Referential integrity is a rule that prevents rows in a child table from being orphaned from the rows they refer to in a parent table. When a referential integrity relationship is established between a primary or alternate key for a parent table and a foreign key in a child table, the system does not permit you to update or delete the referenced parent table key without first updating or deleting rows containing the foreign key in the child table.

The following rules apply to adding and dropping referential integrity constraints.
  • The user issuing the ALTER TABLE request containing a REFERENCES option must have the REFERENCES privilege on the referenced table or on all specified columns of the referenced table.
  • You can only add or drop one foreign key reference and it cannot contain any options other than to add or drop the foreign key.
  • The columns in the referenced parent table must be defined uniquely, either as the primary key for the table, with a UNIQUE column attribute, or as a USI.

    This rule is not mandatory for Referential Constraints, where the candidate key acting as the primary key for the referenced table in the constraint need not be explicitly declared to be unique. See Referential Constraints.

  • The foreign key columns in the referencing child table must be identical to the key in the referenced table.
  • You cannot define a referential constraint on a LOB column in a child table, nor can you define a referential constraint to a LOB column in the parent table.
  • You cannot add either of the following constraints to a queue table definition.
    • FOREIGN KEY … REFERENCES
    • REFERENCES
  • You cannot add either of the following constraints to a non-queue table definition if the target table for that reference is a queue table.
    • FOREIGN KEY … REFERENCES
    • REFERENCES
  • You cannot compress either key value in a referential relationship. The system does not compare column-level constraints for the referentially related columns.
  • Referential integrity is not supported for global temporary, trace, queue, or volatile tables.

See Teradata Vantage™ - Database Design, B035-1094 for more information about general aspects of referential integrity and its maintenance.

The following process describes the error handling processes involved in adding any new referential constraint, whether it checks referential integrity or not, to a table.

  1. The system generates an error table when the new constraint is added to the table. This is a different error table than the one you create to log minibatch bulk loading errors (see CREATE ERROR TABLE).
    • Its name is the name of the target table suffixed with the appropriate reference index number.

      A different reference index number is assigned to each foreign key constraint defined for the table. You can determine reference index numbers using the RI_Distinct_ChildrenV or RI_Distinct_ParentsV system views (see Teradata Vantage™ - Data Dictionary, B035-1092).

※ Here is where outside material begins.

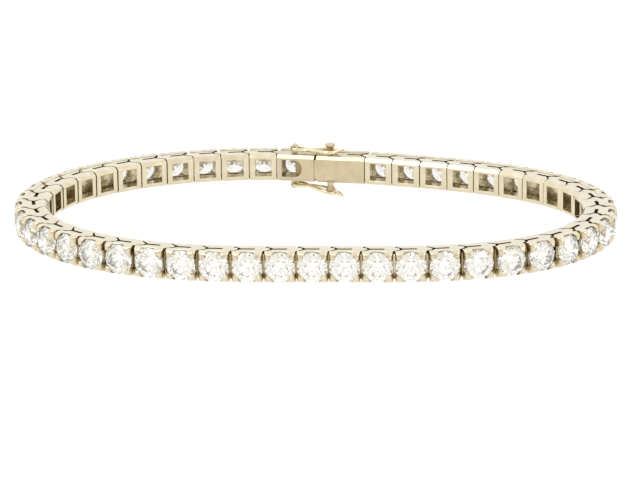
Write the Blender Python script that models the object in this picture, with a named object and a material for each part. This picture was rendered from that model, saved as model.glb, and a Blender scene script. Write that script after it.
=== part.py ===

    • Its columns and primary index are the same as those of the target table. If the primary index is partitioned, then the partitioning columns in the parent and child tables must also be the same.
  2. The error table is created under the same user or database as the table being altered.
    IF … THEN the system …
    a table with the same name as that generated for the error table already exists returns an error.
    rows in the referencing table contain values in the foreign key columns that cannot be found in any row of the referenced table does not return an error.

    Instead, a row is inserted into the error table for each such row found in the target table.

    Use these rows to determine the corrections that must be made.

    You are responsible for correcting values in the referenced or referencing tables so that full referential integrity exists between the two tables.

    You are also responsible for maintaining the error table, including deleting it after any errors have been corrected.